After King, we took on more German Shepherds. First there was Duke, whom we had for five years until he had an unfortunate run-in with a truck on the gravel road in front of our house. Then Prince, a beautiful Shepherd from the city pound. Prince lived with us for the next 13 years. These big dogs were so much a part of our family we speak about them to this day like they were beloved relatives who have passed on.

I married Jamie in 2011, and we adopted his mom’s dog, Chevy, a Bichon Shih Tzu who had a mind of his own and loved to escape the confines of our little yard. Chevy was a wandering man, and there was many a search party sent out on his behalf over the years. His frequent escapes must have been good for the soul, because this dog lived to the ripe old age of 19 (nothing short of a miracle in dog years).

We weren’t going to get another pupper, especially a big one due to Jamie’s PTSD from all the dog chasings of his past. But then we met Lucy. She had been my brother’s dog, but when he and his family moved into the city from their acreage, they found that Lucy and their Saint Bernard, Penny, were too much for one small in-town yard.

As soon as I met Lucy, I was smitten. She reminded me of my past pups. The ones with whom I’d walk the canola fields for hours on chilly September days while daydreaming of boys and what might become of my future. Jamie was not on board with Lucy, but seeing how much I already adored her, he relented, saying, “It’s fine, she can come live with us, but I don’t want to be responsible for her. She’s YOUR dog.”

Like a small child might say to a reprimanding parent, I replied, “Yes, of course! I will feed her and walk her, and you won’t even have to worry about the dog at all.” What neither of us had taken into consideration was that Lucy had her own plans.

In the beginning, Lucy was satisfied to stick with the kids and me. We took her on long walks and gave her all the love in the world, while Jamie pretended she didn’t exist. But every so often, I noticed Lucy looking up at the man with a mischievous gleam in her eye.

Jamie got laid off from his job in the early spring due to the health crisis. All of a sudden, he was home a lot more than usual with no idea as to when he’d be back to work. This took a toll on his mental health. I don’t know if Lucy could detect this or if she simply wanted a new snuggle buddy, but it was then that she started making her move.

There Jamie would be, sitting on the couch, maybe constructing a puzzle out of sheer boredom, and our eighty-pound German Shepherd would sidle up beside him ever-so-discreetly (but not discreetly at all because a dog of her size is incapable of it). She’d lay her snout on his knee and look at him with puppy dog eyes, a bit of a smile peeking up at the corners of her mouth. Next, she would take her chances and lay at his feet and ever-so-quietly begin licking his toes—her signature love kisses. Jamie would laugh, and Lucy would wag her tail. Then, after a few more days had passed, Lucy would again casually saunter over to the man of the house and back her fluffy bottom right onto his lap. There she’d be sitting atop him while he no longer could stifle his laughter from this dog’s crazy antics.

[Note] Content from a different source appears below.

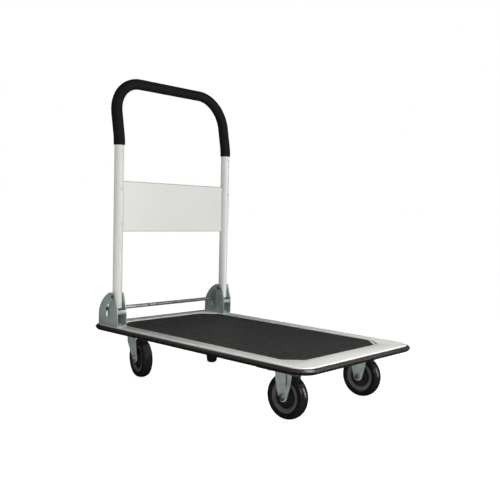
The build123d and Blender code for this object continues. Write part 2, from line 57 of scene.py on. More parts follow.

Jamie and Lucy found common ground playing tug of war and fetch in the backyard. There would be times I’d go to feed Lucy but couldn’t find her anywhere. I’d look out the window to see Jamie and Lucy frolicking and jumping together as if they’d been best friends for years. I knew for sure that Lucy had stolen Jamie’s heart the day he came home from the grocery store and had purchased a jumbo bag of her favorite treats.

“I noticed that she was running low, so I figured I’d get her some while I was there,” he said, blushing a bit at the neck. There was still half a bag of treats left.

The love of a dog is a powerful thing. These dogs help ease our depression and curb past trauma with as little as a wagging tail. They allow us to be vulnerable in ways we often feel we can’t show to the other humans in our lives. Something as simple as a lick on the toes can lift our spirits by reminding us that this animal loves us so endlessly, they will actually lick our feet.

So yes, the dog stole my husband’s heart, but the great thing about our canine companions is that there’s always enough love to go around.